→ **Instructions for the task**
Reproduce all of the material exactly as shown.

→ **Records shown**

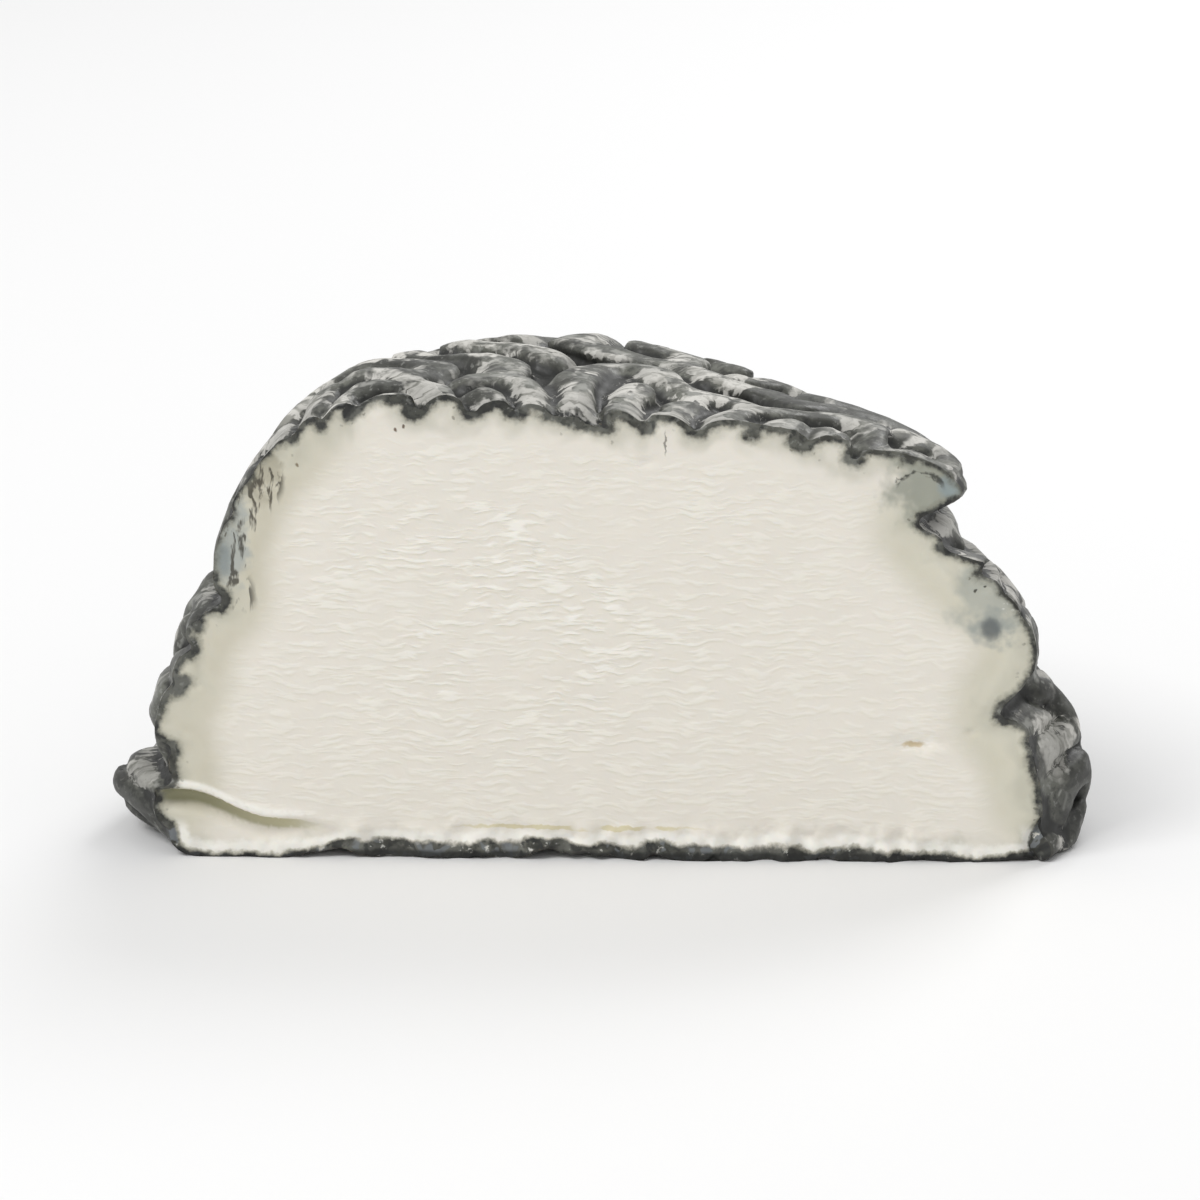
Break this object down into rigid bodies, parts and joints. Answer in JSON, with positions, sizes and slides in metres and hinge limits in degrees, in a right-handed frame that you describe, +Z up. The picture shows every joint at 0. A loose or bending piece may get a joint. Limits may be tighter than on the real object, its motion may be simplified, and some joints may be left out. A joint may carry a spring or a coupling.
{
  "type": "cheese wheel half",
  "caption": "Upright half of a small ash-ripened soft goat's cheese wheel, a slumped truncated cone with a folded charcoal rind and a flat cut face.",
  "frame": {"origin": "middle of the half's footprint, on the surface it stands on", "axes": "+Z up; +X along the cut face, from the taller, gently sloping flank to the lower, steeper one; the cut face looks along -Y and the round back along +Y"},
  "size_m": [0.0912, 0.0494, 0.0439],
  "materials": {
    "ash_rind_cheese": "matte charcoal ash rind with pale mould bloom outside, ivory paste on the cut face"
  },
  "bodies": {
    "root": {"cheese_half": "ash_rind_cheese"}
  },
  "joints": []
}
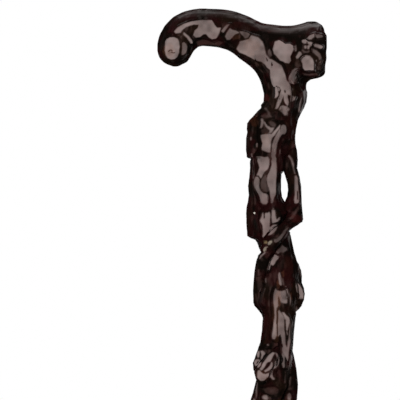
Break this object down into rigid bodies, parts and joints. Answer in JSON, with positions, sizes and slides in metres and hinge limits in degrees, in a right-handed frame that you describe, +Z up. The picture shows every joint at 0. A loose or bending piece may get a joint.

→ **Reply to the task**
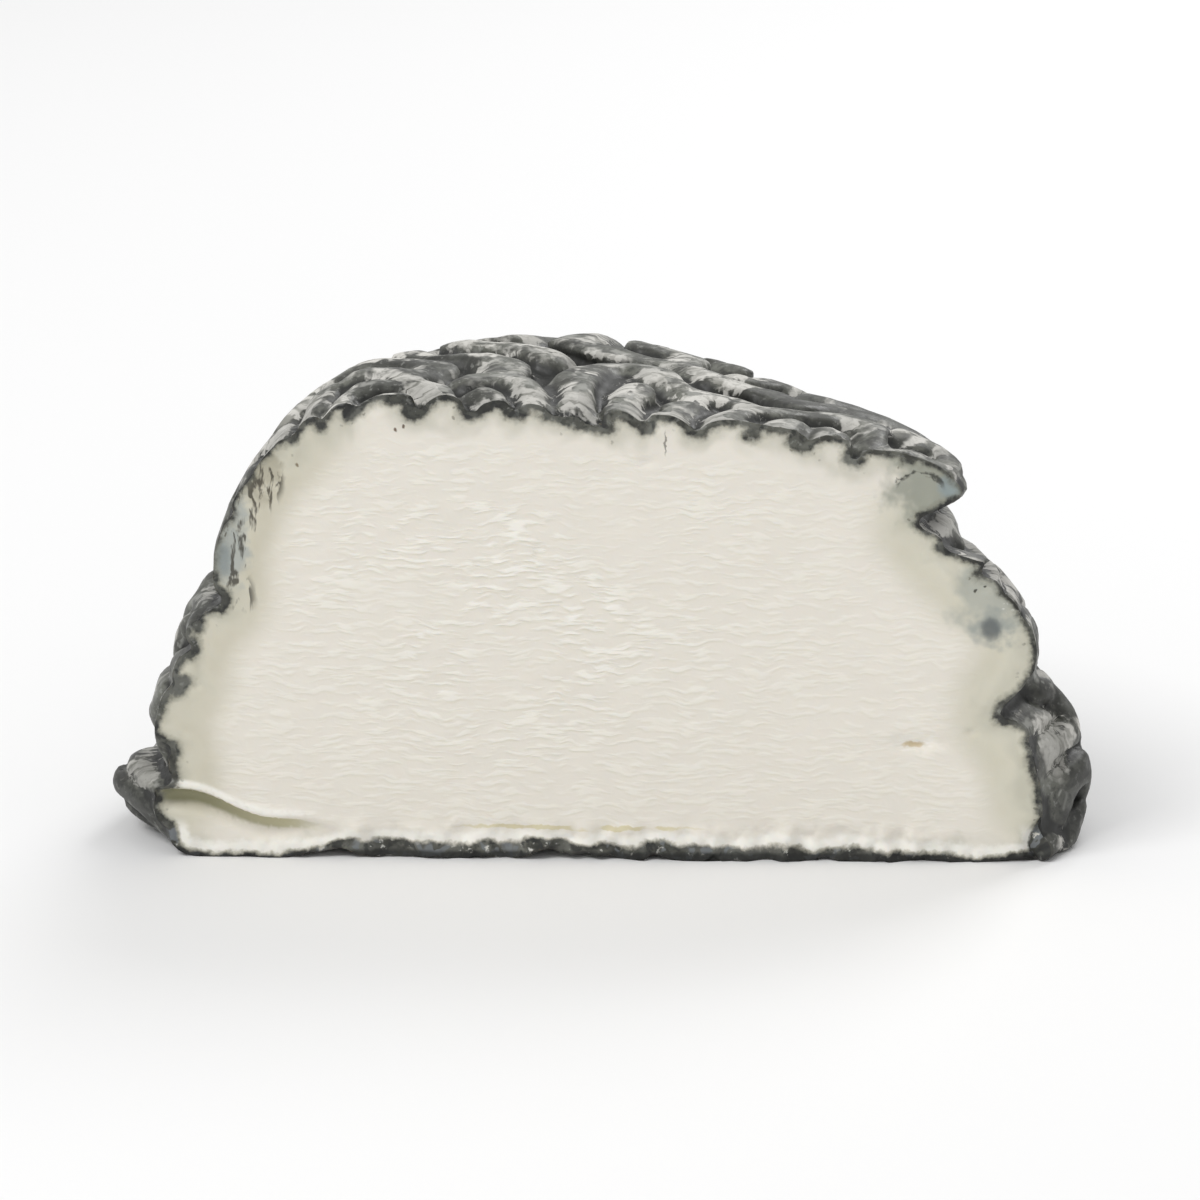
Break this object down into rigid bodies, parts and joints. Answer in JSON, with positions, sizes and slides in metres and hinge limits in degrees, in a right-handed frame that you describe, +Z up. The picture shows every joint at 0. A loose or bending piece may get a joint. Limits may be tighter than on the real object, its motion may be simplified, and some joints may be left out. A joint may carry a spring or a coupling.
{
  "type": "cheese wheel half",
  "caption": "Upright half of a small ash-ripened soft goat's cheese wheel, a slumped truncated cone with a folded charcoal rind and a flat cut face.",
  "frame": {"origin": "middle of the half's footprint, on the surface it stands on", "axes": "+Z up; +X along the cut face, from the taller, gently sloping flank to the lower, steeper one; the cut face looks along -Y and the round back along +Y"},
  "size_m": [0.0912, 0.0494, 0.0439],
  "materials": {
    "ash_rind_cheese": "matte charcoal ash rind with pale mould bloom outside, ivory paste on the cut face"
  },
  "bodies": {
    "root": {"cheese_half": "ash_rind_cheese"}
  },
  "joints": []
}
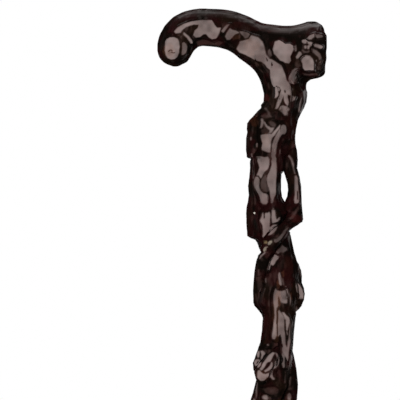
Break this object down into rigid bodies, parts and joints. Answer in JSON, with positions, sizes and slides in metres and hinge limits in degrees, in a right-handed frame that you describe, +Z up. The picture shows every joint at 0. A loose or bending piece may get a joint.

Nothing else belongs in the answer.